The one thing people skip is making the relay itself idempotent. Publish with a deterministic message_id derived from the outbox row’s primary key, and let Kafka’s idempotent producer semantics or the consumer’s dedup table absorb the retry. Without that, a relay restart mid batch, double publishes every event in flight.
At least once is the default. Plan for it explicitly.
Every consumer in a payments system will receive every event at least once, and will occasionally receive it more than once. This is not a Kafka limitation. It is the only delivery guarantee compatible with “the consumer crashed after processing but before committing the offset.” Exactly once exists for Kafka to Kafka pipelines under specific configuration. It does not exist once your side effect is a card network API call.
The engineering consequence is that every handler in a payments platform is an idempotent function of the event, or it is a bug. Concretely:
- Each event carries a stable business key that is not the Kafka offset. Use the authorization ID, the transfer request ID, or the webhook event ID from the upstream provider.
- Every state changing handler persists that key before performing the side effect, inside a transaction that also records the result. A second delivery finds the key, reads the prior result, and returns it unchanged.
- The dedup table is owned by the consumer, not the bus. You cannot trust the producer to retry safely; you have to assume it will not.
The test for this is ugly but mandatory. In staging, replay a random hour of the event stream into a warmed consumer and assert the resulting state is identical. We run this weekly. It finds regressions that no unit test will.
Ordering is a per entity property, not a global one
Kafka preserves order within a partition. It does not, and cannot, preserve order across partitions. In a payments platform, the question is which entity’s order matters. The answer is almost always the account, the customer, or the payment, never the platform as a whole.
Partition by the entity whose state transitions you are protecting. For authorization and capture events, the partition key is the authorization ID: a capture cannot be processed before its authorization, and the bus will now enforce that by construction. For customer scoped state, partition by customer ID. A global ordering key (all payment events on one partition) is either a throughput bottleneck or a lie. It scales until it does not, and then you repartition under pressure.
When two entities must be correlated and one lands before the other, for example a capture event arriving before the authorization enrichment event, the consumer’s job is to buffer, not to assume. Persist the out of order event against its business key, wait for its partner with a bounded timeout, and treat the timeout as a first class error state with its own alert. Sweeping this under “retries” is how silent inconsistencies compound.
Sagas, compensation, and the refund that beat the capture
Distributed transactions in payments are sagas. A sequence of local transactions, each of which has an explicit compensating action. A cross border transfer that debits a sender account, calls an FX provider, and credits a recipient account is three local steps with three compensations: release the debit, cancel the FX quote, void the credit. Write the compensations first. If you cannot write the compensation for a step, you cannot safely take the step.

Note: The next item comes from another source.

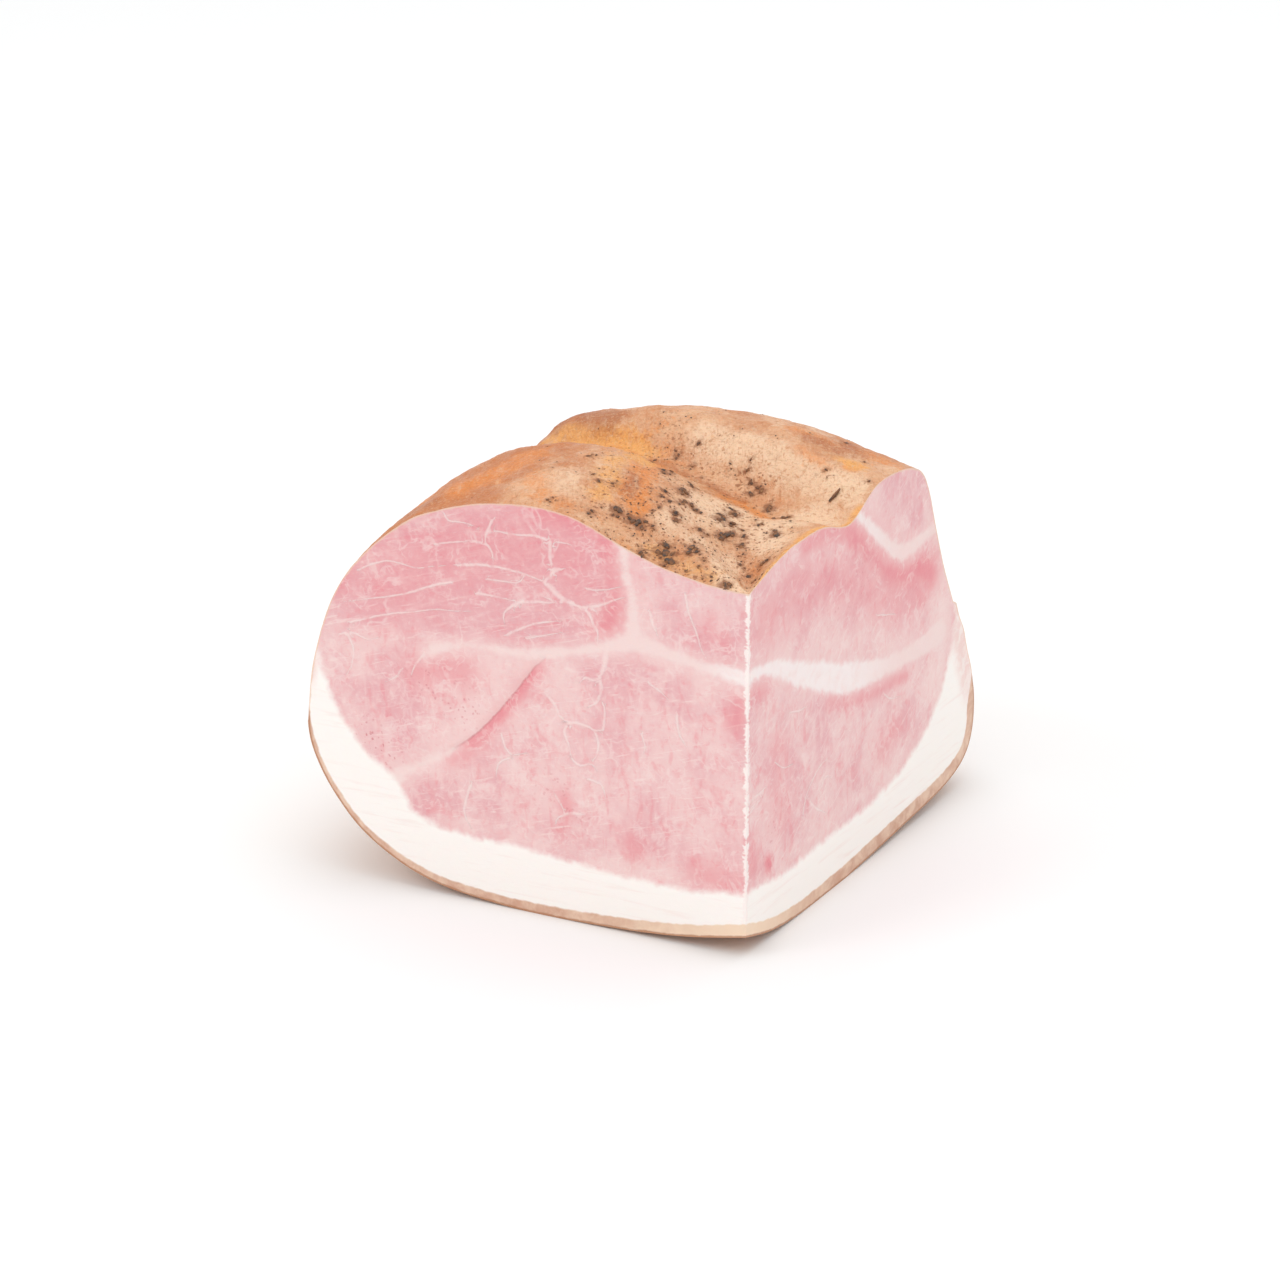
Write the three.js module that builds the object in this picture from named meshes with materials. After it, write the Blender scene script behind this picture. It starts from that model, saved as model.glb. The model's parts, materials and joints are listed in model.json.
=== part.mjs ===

The counterintuitive failure mode is the one where the compensation outruns the forward path. A user clicks “cancel” while the capture is still in flight; the refund event hits the provider before the capture event does. We have seen this break a platform that assumed capture would always precede refund. The fix is in the saga, not in the bus. Every compensating step is guarded by a precondition check against the current saga state, persisted in the saga coordinator’s own store. If the capture has not landed, the refund either waits on it or is explicitly marked as “cancel before capture,” a different operation with different accounting.
Customer facing UX is where eventual consistency gets expensive
Read your writes is the bug report that never uses those words. The customer hits “pay,” the POST succeeds, the redirect lands them on the orders page, and the order is not there yet, because the orders read model is a projection that has not caught up to the event stream. They click pay again. You have now charged them twice unless the idempotency work upstream is flawless.
Two techniques carry the weight. First, the write path returns the projected state directly: a Location header, a prerendered receipt, a payment intent object. The client does not need to read it again to confirm. Second, the UI that does read again is aware of the consistency window and shows an honest loading state for the duration, not a blank grid. “Your payment is processing” is a better answer than “No payments found” for the three seconds it takes the projection to catch up.
Protect the write path with a server side idempotency key that is generated before the user clicks, not after. The key travels with the form. A resubmit returns the original result. A double submit due to an impatient refresh is a noop. Every payments provider we integrate with requires this on their API surface for the same reason. Make it the default on yours.
Observability is the schema of the platform, not a dashboard
Tracing across an event bus is harder than tracing across HTTP because the causality is not in the transport. Propagate a causation chain explicitly. Every event carries its own ID, the ID of the event that caused it, and the ID of the originating user action. Store these in every consumer. Now the question “what happened to payment pay_01HX…” is answerable by a single indexed query across services, without joining to logs.
The two metrics that matter most, and that almost no one graphs on day one, are consumer lag by partition and dead letter rate by event type. Lag tells you convergence is broken before the customer does. Dead letter rate tells you the handler is lying about idempotency, because a true idempotent handler has no reason to refuse a retry. Alert on both. Read the dead letter queue every morning for the first quarter; you will find business logic bugs that no QA pass would have caught.
The test that matters
Here is the exercise I have run with every payments team I have joined. Pick a recent payment at random. From the event log alone, with no application database and no provider dashboard, reconstruct the full causal history: the user intent that initiated it, every service that touched it, every retry, every compensation, every projection update, ending at the final settled state. Can you do it in under five minutes? Can an engineer who joined last month do it?
If yes, your eventual consistency is a contract you can hold customers to. If no, it is a story you are telling yourself, and the customer will eventually be the one to notice the difference. Payments is not the domain where you want that feedback loop.